Israel’s Rafael Advanced Defense Systems Ltd. unveiled today the Sea Breaker, a 5th generation long-range, autonomous, precision-guided missile system, enabling significant attack performance against a variety of high-value maritime and land targets. Rafael foresees Sea Breaker as a multi-domain weapon system capable of delivering lethal effects as an anti-ship, land-attack, coastal defense, and surface-to-surface cruise missile.
The need for versatile and advanced naval missiles has emerged since most countries have access to weapons and capabilities previously reserved for superpowers. Today platforms and weapons face advanced threats manifested in large missile-protected airspaces known as A2AD deployed by enemy naval task forces on hips, along the coastlines and inland. Those arrays defend strategic targets in-depth, with air defense and surface attack missiles maintaining effective barriers over hundreds of kilometers, forcing an attacker to launch attacks from hundreds of miles away, using heavy, sophisticated, and expensive weapon systems. Using conventional means, such attacks are often detected and defeated effectively from long range, leading to devastating retaliatory attacks against the naval force that launched the attack.

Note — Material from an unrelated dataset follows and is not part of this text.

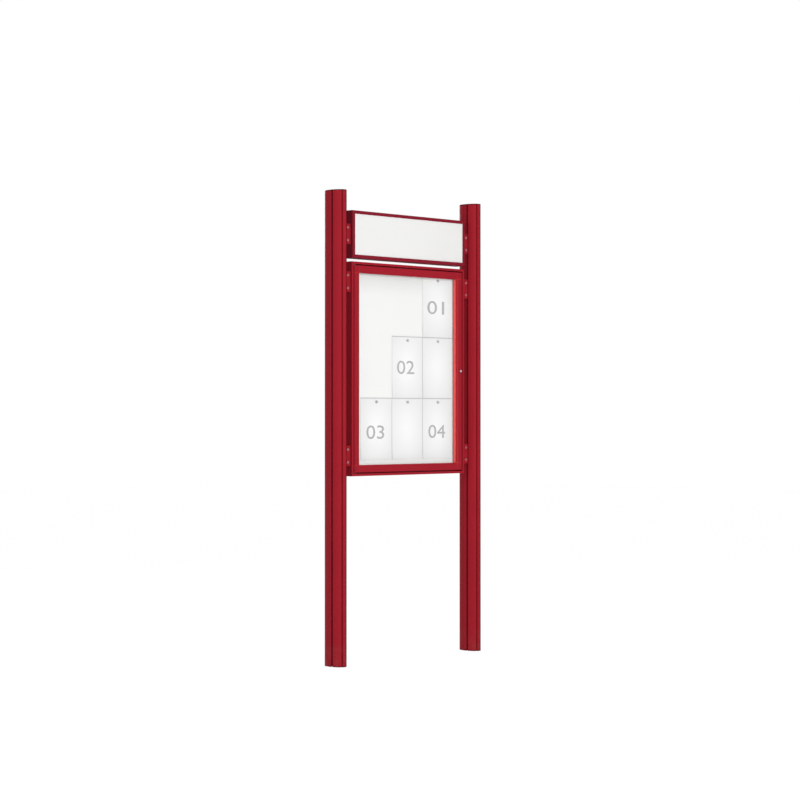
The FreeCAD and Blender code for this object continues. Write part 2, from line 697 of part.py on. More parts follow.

Other challenges are warfare in the grey zone, where an irregular adversary may threaten the freedom of navigation and movement with weapons emplaced in a crowded urban environment, where attacks against those assets risk unacceptable collateral damage.
With Sea Breaker, Rafael enables modern navies to address the challenges posed by enemy A2AD and grey zone warfare. To avoid such consequences, navies seek advanced, unorthodox capabilities to surprise and overmatch an adversary from a distance, with a high probability of success. According to Rafael, Sea Breaker enables such an edge by employing a smart, agile and lethal naval weapon system that can deliver coordinated and scalable attacks on highly defended naval and land targets with a high probability of success. The missiles can successfully operate in littoral or brown water, including archipelago and engagements in which previous generation RF-seeker-based missiles were ineffective.
Unlike in the past, when sea/sea missiles were based on the radar for target seekers, today, many new anti-ship missiles use EO/IIR seekers. While earlier generation EO/IR has suffered from limited visibility in harsh weather conditions, Sea Breaker fuses different sensing modes, combining inertial navigation, Imaging Infra-Red (IIR), terrain profile matching (TERPROM), and scene matching to provide a reliable and accurate navigation solution in all weather conditions.
The powerful processing unit also supports automatic acquisition (ATA) and recognition (ATR) of stationary and moving targets, using Artificial Intelligence (AI) and Machine Learning (ML) trained to process Big Data resources obtained by the seeker to separate the targets from the noise collected by the missile’s sensors. This process allows Sea Breaker to overcome the challenges of weather and countermeasures. According to Rafael, their technology is two generations ahead of the competition, as it has evolved for five generations on various missiles the company has developed. Moreover, the Sea Breaker’s efficient targeting system can perform in complex environments is unmatched by most radars, which are challenged in crowded and littoral environments.
The Sea Breaker is a compact missile less than four meters long that weighs less than 400 Kg and packs a 113 kg (250 lbs.) warhead. The missile uses a booster rocket and turbojet sustainer to fly up to 300 km (nm) following a preplanned attack trajectory. It has cruciform tail rudders for steering at loads up to five Gs and wings that fold out after launch to generate the lif that supports the cruising phase. A small jet turbine sustains the flight at a high subsonic speed throughout the missile’s preplanned trajectory. According to Rafael, the warhead is designed to deliver enhanced effects, penetration, blast, and fragmentation effects equivalent to a 500 lb (226 kg) Mk-82 bomb, making a single hit effective enough to neutralize a frigate-sized ship.
The missile will be launched from naval platforms, varying in size, from fast attack missile boats to corvettes and frigates. The land version employs Rafael’s highly mobile SPYDER air defense missile units mounting six Sea Breaker launcher canisters. The land-based variant is identical to the naval missile and is poised to become a central part of a shore defense. According to the customer requirements, the coastal missile system in a battery architecture supports standalone launchers, or operation as an integrated solution, with a Command and Control Unit (CCU), various sensors, technical section, and reloading units.
For the launch of its marketing campaign Rafael focuses on small and medium ships and land vehicles as the platforms for Sea Breaker. In the future, more options will likely be considered to support evolving naval warfare concepts of unmanned ships and submarines. Sea Breaker is currently at an advanced development phase and has raised interest with several potential customers, likely nations located at the South China Sea. Some of those nations would be potential candidates for this versatile weapon and already operate Rafael’s Spyder air defense systems.